The Sustainable Development Goals (SDGs) are the blueprint for a better and more sustainable future. But the COVID-19 pandemic has more than doubled the financing gap to achieve them. According to the latest OECD outlook, it’s estimated to increase from US$2.5 trillion pre-COVID to $4.2 trillion.
The role of the private sector is becoming more important because this gap could be filled by aligning only 1.1 percent of the $379 trillion in global finance.
There is good news. Investors are fully acknowledging that sustainable development is essential, not only for the well-being of people and planet, but also for the future of their businesses. And investors, businesses, and the private sector are increasingly willing to work with international development institutions, governments, and civil society to align their investments and practices to the SDGs.
They have requested guidance from UNDP on how to direct their investment capital. Questions we often hear include: “Where are investments most impactful and profitable?”, “How should we prioritize and choose from different options?”, “How can we maximize the likelihood to generate positive impact?”.
The private sector is moving from the niche market approach of “impact investing” to mainstream sustainable development.

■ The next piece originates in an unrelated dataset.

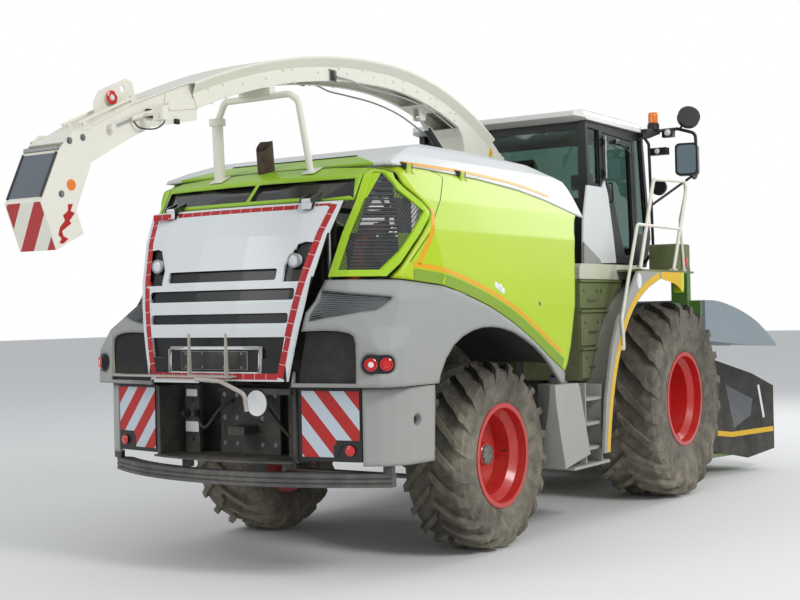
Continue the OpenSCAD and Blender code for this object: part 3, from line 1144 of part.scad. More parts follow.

At SDG Impact we have been working hard to provide global decision-making standards that provide practical guidance for businesses, bond issuers and investors to embed economic, social, and environmental considerations into their decision-making and day-to-day operations. They aim to transform the way we do business and investing.
But is this sufficient? How can we accelerate the change that we wish to see and that is needed to address the social and environmental challenges humanity is facing? For some time, we left those questions unanswered and simply tried to do better.
Then one day it clicked. Aren’t we leaving out 1.8 billion people in this world aged between 15 and 29 years old at a time when we need all hands on the deck?